Anche il 2021 si prevede come un anno difficile, con spostamenti limitati e presenze contingentate. “Occorre pensare a nuovi modelli di fruizione della cultura – sostiene Andrea Cancellato, presidente di Federculture – adottando una logica di prossimità, in grado di attrarre pubblico locale, con il coinvolgimento dei territori. Così i musei potranno rilanciarsi dopo la pandemia”.
Durante il periodo del primo lockdown, secondo dati Istat, su 460 musei statali e istituzioni similari, sono andati in fumo 78 milioni di ricavi, con 19 milioni di presenze di visitatori in meno. A dare il colpo di grazia, è stato il Dpcm del 3 novembre che ha nuovamente interdetto al pubblico mostre e musei.
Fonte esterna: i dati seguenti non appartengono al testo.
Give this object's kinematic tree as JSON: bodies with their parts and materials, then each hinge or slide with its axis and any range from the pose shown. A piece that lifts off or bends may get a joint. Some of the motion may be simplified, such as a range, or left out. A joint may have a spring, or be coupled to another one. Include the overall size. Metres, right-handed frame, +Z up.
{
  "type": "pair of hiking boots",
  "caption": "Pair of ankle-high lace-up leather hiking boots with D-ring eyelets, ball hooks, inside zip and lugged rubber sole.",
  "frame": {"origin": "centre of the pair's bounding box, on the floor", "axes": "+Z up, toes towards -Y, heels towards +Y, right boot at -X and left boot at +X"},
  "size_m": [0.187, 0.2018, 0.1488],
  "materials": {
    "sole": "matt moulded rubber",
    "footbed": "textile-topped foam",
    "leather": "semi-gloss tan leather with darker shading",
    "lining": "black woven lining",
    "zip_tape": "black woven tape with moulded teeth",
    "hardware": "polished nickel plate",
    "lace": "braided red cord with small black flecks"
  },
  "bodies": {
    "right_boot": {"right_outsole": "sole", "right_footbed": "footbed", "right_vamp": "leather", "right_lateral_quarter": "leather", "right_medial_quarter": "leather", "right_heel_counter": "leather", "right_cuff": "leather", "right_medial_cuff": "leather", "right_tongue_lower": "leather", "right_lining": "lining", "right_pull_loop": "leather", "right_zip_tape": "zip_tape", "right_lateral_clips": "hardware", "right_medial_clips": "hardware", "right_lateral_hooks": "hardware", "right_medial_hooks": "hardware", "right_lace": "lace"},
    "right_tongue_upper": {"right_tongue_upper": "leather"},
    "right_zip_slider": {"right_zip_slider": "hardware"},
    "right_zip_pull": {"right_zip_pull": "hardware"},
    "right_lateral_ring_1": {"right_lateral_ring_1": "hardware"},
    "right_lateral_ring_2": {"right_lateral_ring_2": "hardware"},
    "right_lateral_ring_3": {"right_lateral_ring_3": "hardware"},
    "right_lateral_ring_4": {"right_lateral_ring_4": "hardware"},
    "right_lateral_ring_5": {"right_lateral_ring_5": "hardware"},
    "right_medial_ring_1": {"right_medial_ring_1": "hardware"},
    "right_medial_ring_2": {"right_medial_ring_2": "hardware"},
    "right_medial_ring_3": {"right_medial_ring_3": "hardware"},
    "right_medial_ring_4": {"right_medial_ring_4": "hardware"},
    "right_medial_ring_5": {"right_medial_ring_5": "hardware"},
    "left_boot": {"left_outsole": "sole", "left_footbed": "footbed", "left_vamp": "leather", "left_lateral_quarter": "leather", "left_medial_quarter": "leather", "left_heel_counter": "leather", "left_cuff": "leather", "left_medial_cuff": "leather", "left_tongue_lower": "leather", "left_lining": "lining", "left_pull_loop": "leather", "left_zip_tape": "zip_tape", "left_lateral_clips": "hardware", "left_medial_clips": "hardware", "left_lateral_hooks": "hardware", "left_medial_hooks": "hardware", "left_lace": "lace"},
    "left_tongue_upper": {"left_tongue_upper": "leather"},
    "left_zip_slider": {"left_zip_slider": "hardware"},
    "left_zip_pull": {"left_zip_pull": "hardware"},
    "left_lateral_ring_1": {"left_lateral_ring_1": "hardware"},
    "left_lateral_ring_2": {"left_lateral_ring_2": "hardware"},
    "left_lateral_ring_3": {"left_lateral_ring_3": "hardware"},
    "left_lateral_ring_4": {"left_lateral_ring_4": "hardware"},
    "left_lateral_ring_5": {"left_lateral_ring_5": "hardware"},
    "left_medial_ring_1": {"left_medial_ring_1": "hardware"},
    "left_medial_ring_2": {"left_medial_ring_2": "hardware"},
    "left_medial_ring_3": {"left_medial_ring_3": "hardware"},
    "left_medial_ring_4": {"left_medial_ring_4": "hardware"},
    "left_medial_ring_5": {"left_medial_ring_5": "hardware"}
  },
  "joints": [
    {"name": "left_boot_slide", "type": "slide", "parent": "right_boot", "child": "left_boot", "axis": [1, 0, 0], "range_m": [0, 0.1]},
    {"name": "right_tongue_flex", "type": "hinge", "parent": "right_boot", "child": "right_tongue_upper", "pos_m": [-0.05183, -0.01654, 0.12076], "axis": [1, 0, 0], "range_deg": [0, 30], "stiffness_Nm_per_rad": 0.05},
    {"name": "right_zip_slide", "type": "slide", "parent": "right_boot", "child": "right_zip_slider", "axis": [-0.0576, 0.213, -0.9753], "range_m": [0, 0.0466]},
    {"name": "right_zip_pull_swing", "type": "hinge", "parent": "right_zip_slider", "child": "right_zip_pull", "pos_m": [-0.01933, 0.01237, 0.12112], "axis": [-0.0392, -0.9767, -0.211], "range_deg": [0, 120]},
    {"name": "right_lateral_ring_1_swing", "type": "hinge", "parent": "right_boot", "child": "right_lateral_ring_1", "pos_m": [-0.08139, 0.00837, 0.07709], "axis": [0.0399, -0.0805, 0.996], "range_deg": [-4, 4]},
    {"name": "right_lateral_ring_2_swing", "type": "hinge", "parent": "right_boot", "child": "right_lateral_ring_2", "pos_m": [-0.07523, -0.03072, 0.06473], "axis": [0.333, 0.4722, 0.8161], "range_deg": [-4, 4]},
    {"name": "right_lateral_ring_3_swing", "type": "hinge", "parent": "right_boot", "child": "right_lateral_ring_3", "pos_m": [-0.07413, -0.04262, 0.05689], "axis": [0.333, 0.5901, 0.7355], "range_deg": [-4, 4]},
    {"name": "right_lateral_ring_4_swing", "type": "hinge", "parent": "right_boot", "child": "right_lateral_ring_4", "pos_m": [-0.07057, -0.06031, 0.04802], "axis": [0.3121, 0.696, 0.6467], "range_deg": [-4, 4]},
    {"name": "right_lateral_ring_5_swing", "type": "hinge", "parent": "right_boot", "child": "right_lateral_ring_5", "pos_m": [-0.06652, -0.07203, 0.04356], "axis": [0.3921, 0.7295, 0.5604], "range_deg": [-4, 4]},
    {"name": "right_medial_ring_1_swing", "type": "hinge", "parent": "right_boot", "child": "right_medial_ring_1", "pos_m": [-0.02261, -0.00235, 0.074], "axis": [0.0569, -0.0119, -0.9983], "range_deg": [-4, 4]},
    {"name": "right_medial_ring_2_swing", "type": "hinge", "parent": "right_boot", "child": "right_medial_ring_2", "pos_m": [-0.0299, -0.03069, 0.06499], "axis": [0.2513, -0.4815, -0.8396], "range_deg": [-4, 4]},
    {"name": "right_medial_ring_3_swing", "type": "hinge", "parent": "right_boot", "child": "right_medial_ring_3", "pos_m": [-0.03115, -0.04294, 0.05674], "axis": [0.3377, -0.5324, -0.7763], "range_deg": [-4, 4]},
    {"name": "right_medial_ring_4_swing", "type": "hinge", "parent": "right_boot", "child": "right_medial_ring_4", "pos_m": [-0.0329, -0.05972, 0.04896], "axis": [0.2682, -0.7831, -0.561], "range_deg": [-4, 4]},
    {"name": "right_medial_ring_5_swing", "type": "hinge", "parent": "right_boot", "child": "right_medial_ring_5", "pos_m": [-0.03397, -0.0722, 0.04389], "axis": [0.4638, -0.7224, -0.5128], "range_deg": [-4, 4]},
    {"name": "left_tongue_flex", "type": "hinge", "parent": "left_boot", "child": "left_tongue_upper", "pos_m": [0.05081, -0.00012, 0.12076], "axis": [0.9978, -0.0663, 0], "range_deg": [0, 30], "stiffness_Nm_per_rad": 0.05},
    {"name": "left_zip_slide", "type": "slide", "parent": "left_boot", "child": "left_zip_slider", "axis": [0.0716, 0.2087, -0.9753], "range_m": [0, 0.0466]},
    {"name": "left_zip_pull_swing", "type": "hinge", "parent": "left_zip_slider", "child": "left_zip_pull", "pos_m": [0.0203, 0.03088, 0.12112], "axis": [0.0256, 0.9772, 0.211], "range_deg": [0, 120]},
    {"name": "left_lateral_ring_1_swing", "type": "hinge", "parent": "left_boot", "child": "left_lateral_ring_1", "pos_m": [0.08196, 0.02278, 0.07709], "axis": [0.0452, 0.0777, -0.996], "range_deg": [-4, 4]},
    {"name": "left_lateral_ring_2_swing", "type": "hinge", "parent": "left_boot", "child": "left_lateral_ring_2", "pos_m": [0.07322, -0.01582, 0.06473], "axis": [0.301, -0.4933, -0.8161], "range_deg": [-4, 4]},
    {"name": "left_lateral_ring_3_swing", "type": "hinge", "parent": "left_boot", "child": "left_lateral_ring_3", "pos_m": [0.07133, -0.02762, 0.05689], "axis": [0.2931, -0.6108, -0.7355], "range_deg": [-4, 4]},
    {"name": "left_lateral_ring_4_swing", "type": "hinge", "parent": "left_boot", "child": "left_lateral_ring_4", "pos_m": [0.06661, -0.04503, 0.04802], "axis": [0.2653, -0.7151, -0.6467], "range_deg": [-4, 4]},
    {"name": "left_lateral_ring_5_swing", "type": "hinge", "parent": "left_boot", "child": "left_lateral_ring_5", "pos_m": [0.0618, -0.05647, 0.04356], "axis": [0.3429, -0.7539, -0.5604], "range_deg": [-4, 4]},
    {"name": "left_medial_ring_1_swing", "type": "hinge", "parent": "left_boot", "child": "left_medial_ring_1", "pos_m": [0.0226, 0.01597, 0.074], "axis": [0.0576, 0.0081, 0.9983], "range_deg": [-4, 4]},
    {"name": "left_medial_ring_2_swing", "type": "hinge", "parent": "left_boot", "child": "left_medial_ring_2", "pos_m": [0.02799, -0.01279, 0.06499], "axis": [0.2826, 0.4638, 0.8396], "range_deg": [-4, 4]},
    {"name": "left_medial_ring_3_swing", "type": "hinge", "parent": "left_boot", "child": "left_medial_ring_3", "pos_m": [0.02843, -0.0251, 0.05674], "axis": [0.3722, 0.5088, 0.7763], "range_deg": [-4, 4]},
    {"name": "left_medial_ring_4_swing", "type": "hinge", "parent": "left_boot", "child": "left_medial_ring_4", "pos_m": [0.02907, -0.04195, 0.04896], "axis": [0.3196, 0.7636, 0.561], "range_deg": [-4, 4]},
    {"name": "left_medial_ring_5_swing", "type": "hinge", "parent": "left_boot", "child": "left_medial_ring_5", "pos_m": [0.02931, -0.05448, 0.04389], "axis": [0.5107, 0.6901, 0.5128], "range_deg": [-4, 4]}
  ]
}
Ora l’urgenza è arrivare a formulare nuovi modelli di business per rispondere alla sfida lanciata dalla crisi in atto. Bisogna ripensare i processi produttivi, rendendo fruibile l’offerta culturale attraverso nuovi format: dai progetti immersivi dei tour virtuali e della realta’ aumentata, agli eventi live trasmessi on line, alle produzioni tematiche ad hoc on demand. Questi i temi che saranno dibattuti dal 25 al 27 novembre a Ro.Me Museum Exhibition, la fiera internazionale sui musei, sui luoghi e le destinazioni culturali, trasmessa interamente in digitale. “Siamo non solo nel mezzo di una crisi – dice Andrea Billi, coordinatore di Ro.Me – ma davanti a un probabile cambio di paradigma, che necessita di visione e strumenti d’intervento innovativi, oltre che un salto in avanti dell’intero settore”.
Non si tratta solo di proporre un’offerta suppletiva per rispondere a un momento critico, ma di cogliere l’opportunità per accelerare l’adeguamento di un intero comparto alle nuove frontiere del digitale e alla managerializzazione dell’intero settore, adottando una logica industriale dell’offerta culturale che ricalchi il modello dei musei anglosassoni e francesi. Un cambiamento strutturale per l’intero comparto, in cui solo 11,5% dei musei, ha un catalogo di opere digitalizzate.
Non mancano eccezioni, come il MANN e il Madre di Napoli, la triennale di Milano e il Maxxi di Roma, realtà innovative in cui si coniugano servizi digitali evoluti con una gestione manageriale capace di cogliere e agire il cambiamento. Questa la direzione da seguire per immaginare il museo del futuro.